## start DATASET EXTRACT
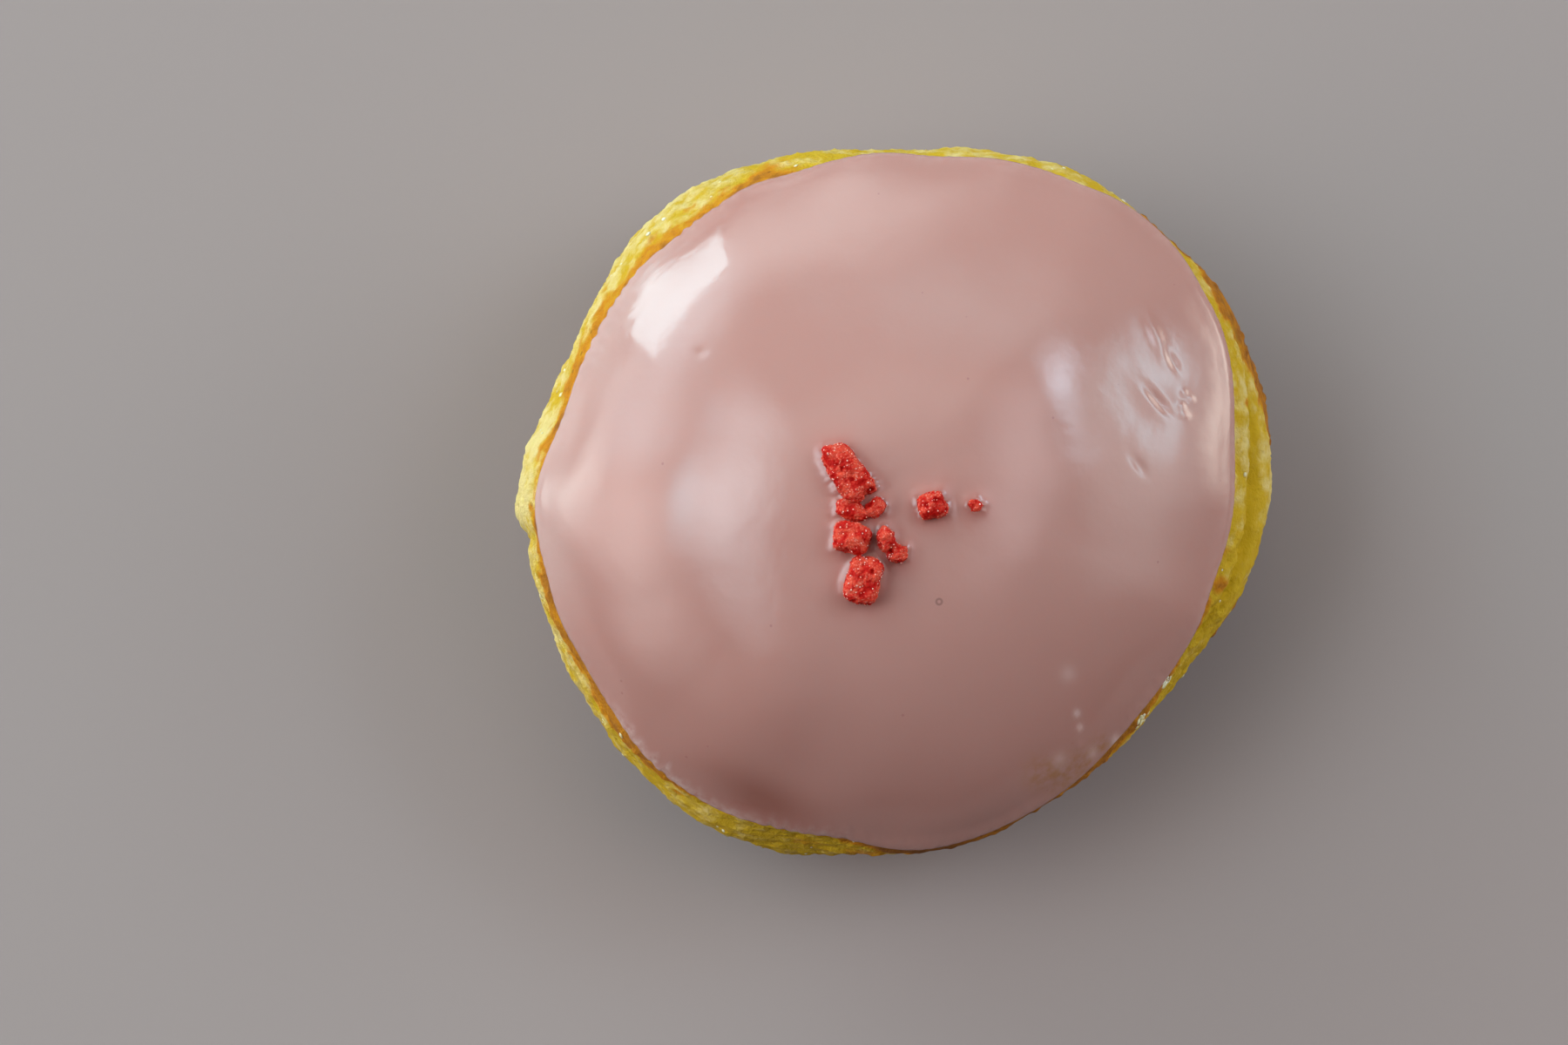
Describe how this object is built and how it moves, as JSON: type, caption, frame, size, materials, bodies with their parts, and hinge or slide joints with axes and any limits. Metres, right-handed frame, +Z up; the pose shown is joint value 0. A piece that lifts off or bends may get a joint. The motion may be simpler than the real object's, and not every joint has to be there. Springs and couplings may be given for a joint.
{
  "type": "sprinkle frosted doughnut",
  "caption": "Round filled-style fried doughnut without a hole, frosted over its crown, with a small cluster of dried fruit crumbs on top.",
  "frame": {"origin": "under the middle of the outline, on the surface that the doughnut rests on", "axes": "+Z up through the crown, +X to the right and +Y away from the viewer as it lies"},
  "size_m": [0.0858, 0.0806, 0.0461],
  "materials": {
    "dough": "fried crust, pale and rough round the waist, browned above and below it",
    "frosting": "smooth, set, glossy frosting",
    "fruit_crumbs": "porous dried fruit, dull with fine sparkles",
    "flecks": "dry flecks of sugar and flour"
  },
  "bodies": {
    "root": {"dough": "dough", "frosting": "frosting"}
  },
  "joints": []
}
## end DATASET EXTRACT
WHAT IS REQUIRED
Print the material above once more, exactly.

ANSWER FOR THIS EXERCISE
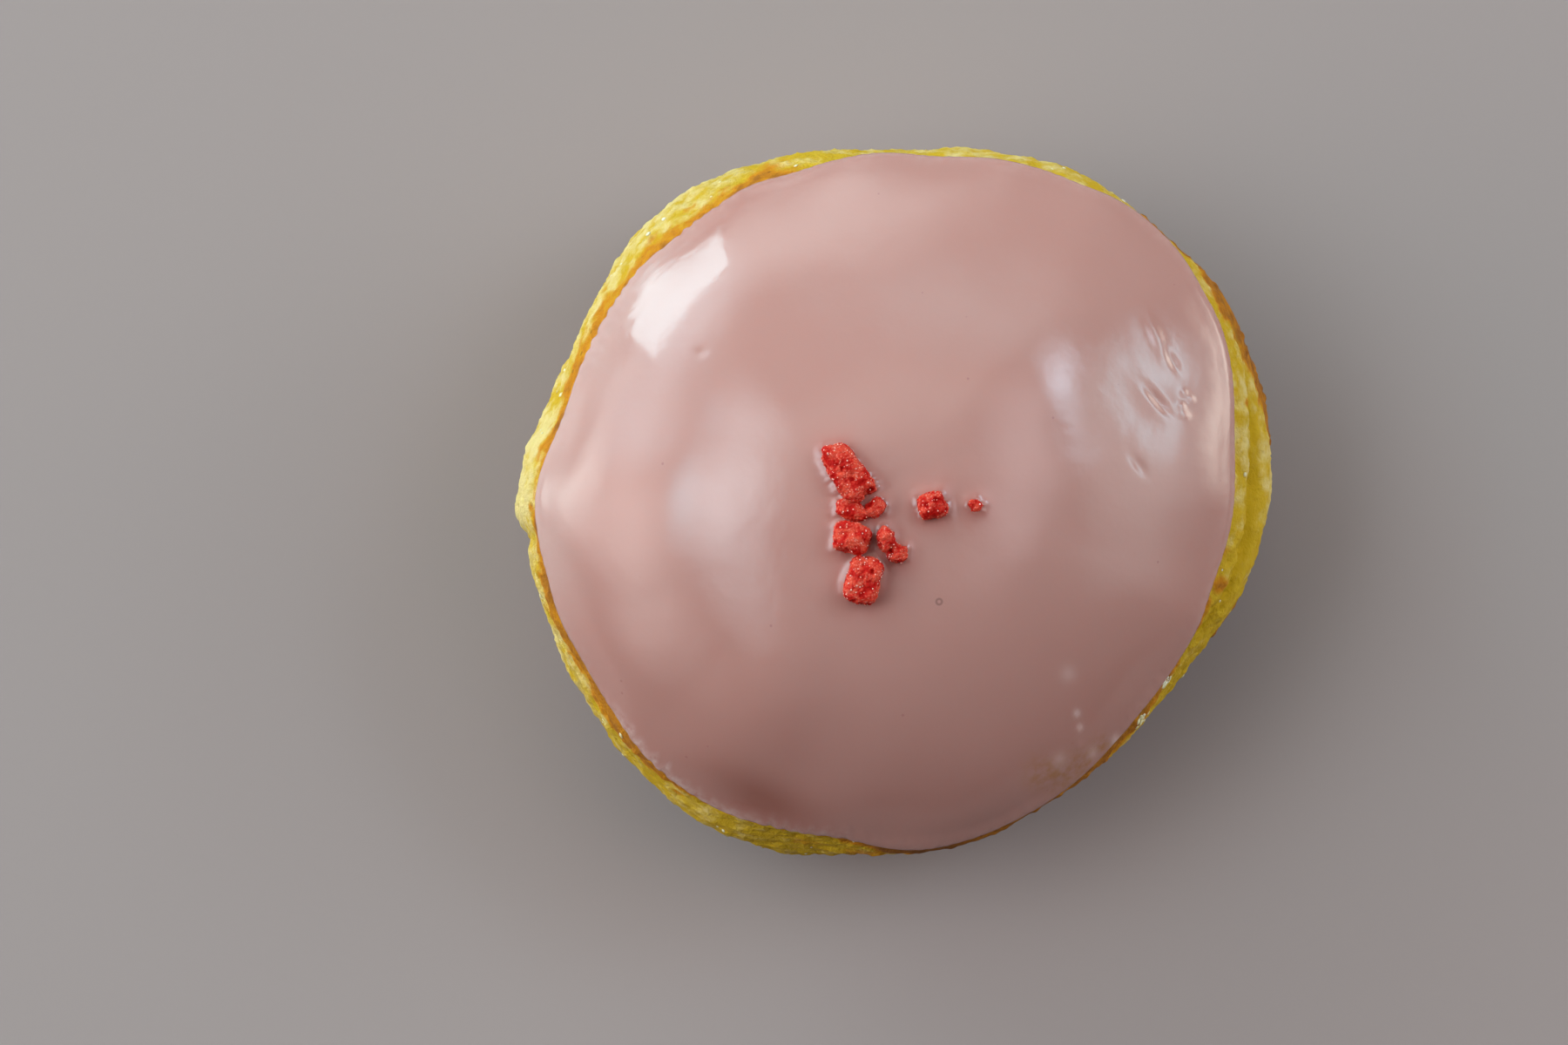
Describe how this object is built and how it moves, as JSON: type, caption, frame, size, materials, bodies with their parts, and hinge or slide joints with axes and any limits. Metres, right-handed frame, +Z up; the pose shown is joint value 0. A piece that lifts off or bends may get a joint. The motion may be simpler than the real object's, and not every joint has to be there. Springs and couplings may be given for a joint.
{
  "type": "sprinkle frosted doughnut",
  "caption": "Round filled-style fried doughnut without a hole, frosted over its crown, with a small cluster of dried fruit crumbs on top.",
  "frame": {"origin": "under the middle of the outline, on the surface that the doughnut rests on", "axes": "+Z up through the crown, +X to the right and +Y away from the viewer as it lies"},
  "size_m": [0.0858, 0.0806, 0.0461],
  "materials": {
    "dough": "fried crust, pale and rough round the waist, browned above and below it",
    "frosting": "smooth, set, glossy frosting",
    "fruit_crumbs": "porous dried fruit, dull with fine sparkles",
    "flecks": "dry flecks of sugar and flour"
  },
  "bodies": {
    "root": {"dough": "dough", "frosting": "frosting"}
  },
  "joints": []
}